As a durian seller for 32 years, he spent 15 years working in Pahang, and admitted to aggressively promoting durians from the state. He gets his daily supply from Raub and Krau.
“I bring in about 7,500kg of various durians each day.
“Durians that are exposed to the sun tend to be more bitter, while those under the shade tend to be sweeter,” he said.
When asked how a buyer could identify the Musang King, Cheong could only say that there is a certain shape to look out for.
“You have to check the head and bottom of the fruit which has a distinct shape.”
He said there were different grades of the Musang King — the Super Grade or Grade 1 and Grade 2.
The Grade 1, he said, were those from the old trees and which grow higher up in the mountains, while the lower Grade 2 were usually grown on a flatter terrain.
He said he would be drastically reducing the Musang King’s price to make it affordable to all.
Durian lover Tharma Kumaran said the Musang King was the epitome of the durian family.
“We are always getting B and C grade durians in Malaysia because the best are usually sent to Singapore,” lamented Tharma, 36.
“But it’s the tastiest among all.
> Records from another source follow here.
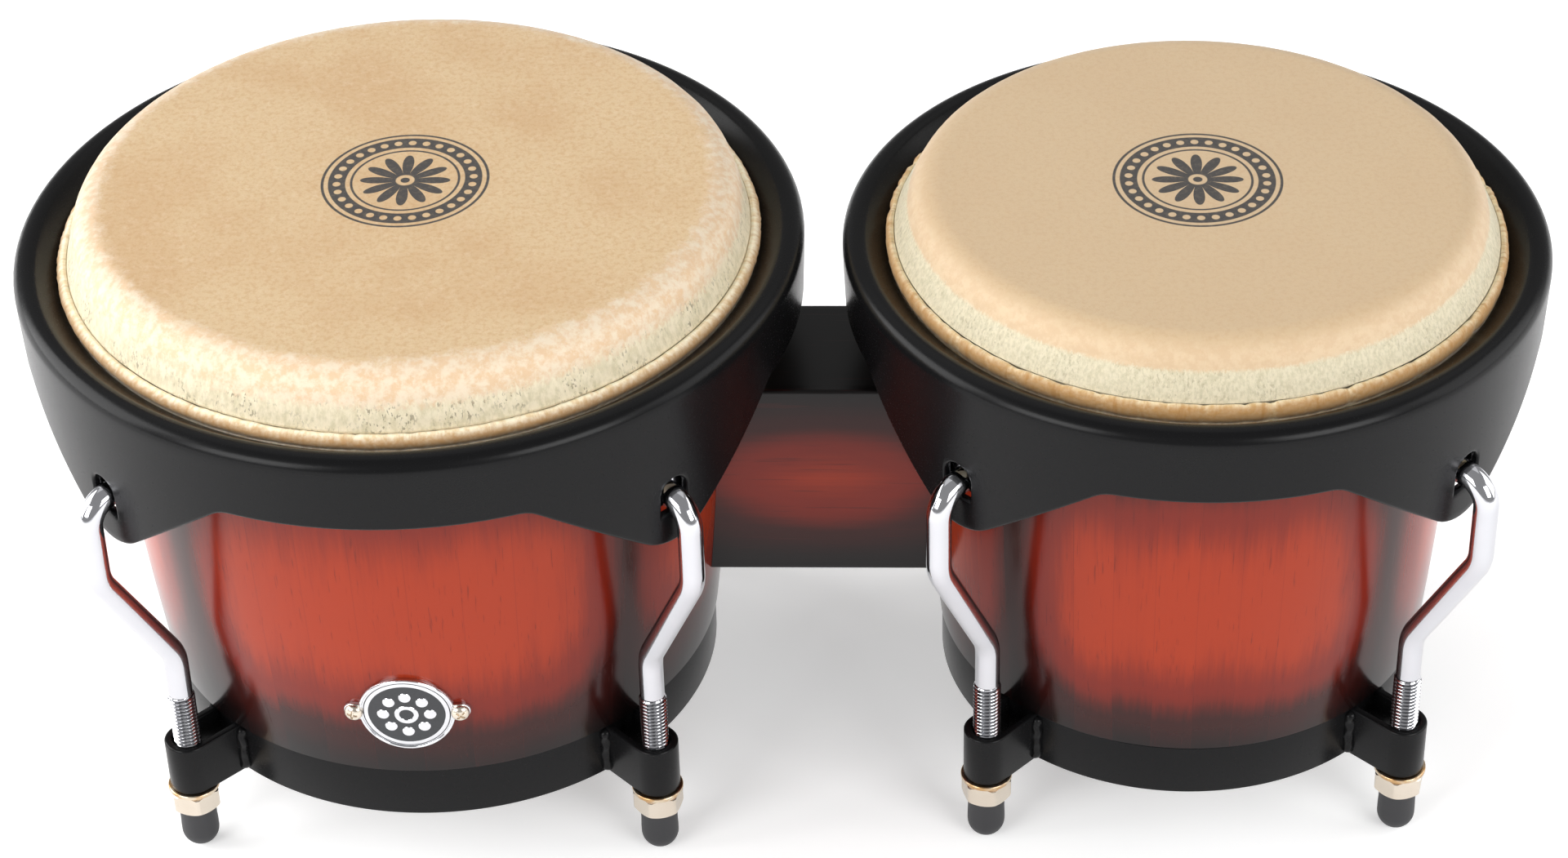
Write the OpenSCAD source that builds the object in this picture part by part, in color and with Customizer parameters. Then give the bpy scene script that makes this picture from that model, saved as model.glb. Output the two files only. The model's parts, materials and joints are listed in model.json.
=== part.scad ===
// A pair of bongo drums: a larger and a smaller stave shell joined by a wooden centre block.
// Each drum has a skin head on a flesh hoop, a rolled steel rim, and four hooked tuning rods
// that pass through brackets on the bottom band and end in a washer, a nut and a rubber cap.
// +X runs from the larger drum to the smaller one, -Y is the player's side and +Z is up.
// The origin is at the middle of the base, on the surface that the rubber caps stand on.

/* [Drums] */
// Nominal radius of the large head, just outside its shell
large_head_r = 91; // [90:0.5:92]
// Nominal radius of the small head, just outside its shell
small_head_r = 77; // [76:0.5:78]
// Distance between the two drums' axes
drum_spacing = 219; // [214:1:230]
// Height of the playing surface above the underside of the bottom band
head_z = 163; // [162:0.5:164]
// How far the large head's collar stands out at its crease
large_collar_flare = 4.3; // [4:0.1:4.5]
// The same distance on the small head
small_collar_flare = 6.5; // [6.2:0.1:6.7]
// Turn of the small drum about its own axis, which sets where its lugs come
small_turn = 2; // [0:1:4]

/* [Shells] */
// Outer radius of the large shell at its bottom edge
large_shell_bottom_r = 80; // [78:1:82]
// Outer radius of the small shell at its bottom edge
small_shell_bottom_r = 69.2; // [67.2:1:71.2]
// Thickness of the staves
stave_t = 9.5; // [8:0.5:11]
// Radius of the staves' gentle belly
stave_belly_r = 1140; // [1000:20:1300]

/* [Rims] */
// Distance from a head's nominal radius out to its rim's widest line
rim_reach_large = 19.4; // [18.4:0.2:20.4]
// The same distance on the small drum
rim_reach_small = 21; // [20:0.2:22]
// Radius of the bend along the rim's top edge
rim_roll_r = 4.2; // [4:0.1:4.4]
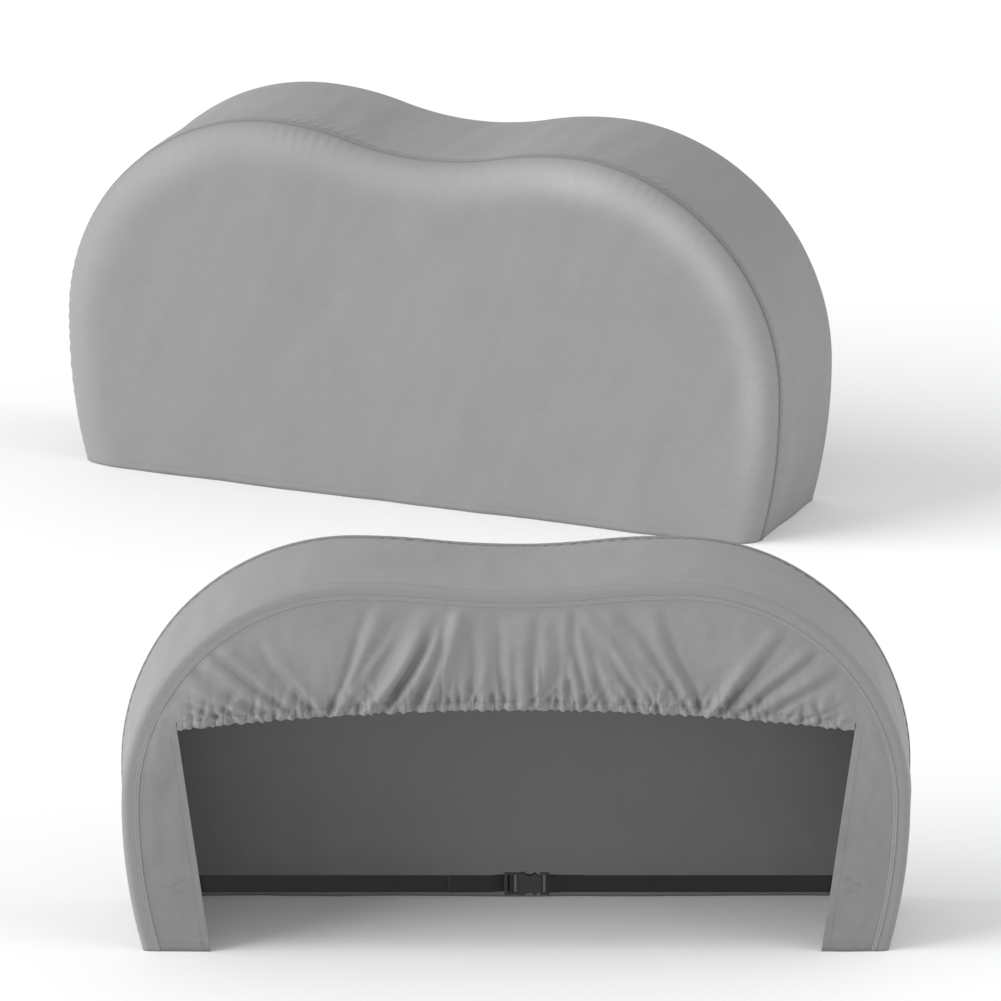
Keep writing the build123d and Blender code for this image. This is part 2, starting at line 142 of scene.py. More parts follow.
# --- Cover cloth ---
# Grey woven polyester with a coated back: a fine plain weave with a slight mottle and a dull
# sheen outside, and a smoother, darker coating inside. Colours are scene-linear.
CLOTH_GREY = (0.243, 0.243, 0.243, 1)
LINING_GREY = (0.165, 0.165, 0.166, 1)
CLOTH = 0.002
THREAD_PITCH = 0.0013


def new_group(name, inputs, outputs):
    group = bpy.data.node_groups.new(name, "ShaderNodeTree")
    for label, kind, value in inputs:
        socket = group.interface.new_socket(label, in_out="INPUT", socket_type=kind)
        socket.default_value = value
    for label, kind in outputs:
        group.interface.new_socket(label, in_out="OUTPUT", socket_type=kind)
    return group, group.nodes.new("NodeGroupInput"), group.nodes.new("NodeGroupOutput")


def calc(tree, operation, first, second=None):
    """A Math node: each value is a number or the socket that it comes from."""
    node = tree.nodes.new("ShaderNodeMath")
    node.operation = operation
    for socket, value in zip(node.inputs, (first, second)):
        if isinstance(value, (int, float)):
            socket.default_value = value
        elif value is not None:
            tree.links.new(value, socket)
    return node.outputs[0]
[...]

Although the price is higher, I believe a good fruit is worth its value,” he added.
He attributed its good taste to the thicker and creamier flesh and the Musang King gave him lesser indigestion problems.
His brother, Pala Kumaran, agreed that the durian tasted better and was not sticky.
“It comes out neatly from the seed and melts in the mouth,” he said.
Two Taiwanese customers, who were eating at the stall, said the Musang King was their favoured variety.
“It’s the best (durian) for me,” said Hsiao Chih Jen, 61.
“The flavour and aftertaste is different from the other varieties,” Hsiao said.
His friend, Chen Chiu Tung, 60, said he did not mind forking out more money as long as the quality was good.
Both have been staying and working in Malaysia for more than 20 years. “We only learnt to eat the fruit upon coming to Malaysia.
“Now there are durians in Taiwan, but are imported from Thailand which doesn’t taste nice,” said Chen.
But as they say, taste is subjective and whether Musang King is really that good, you are your own judge.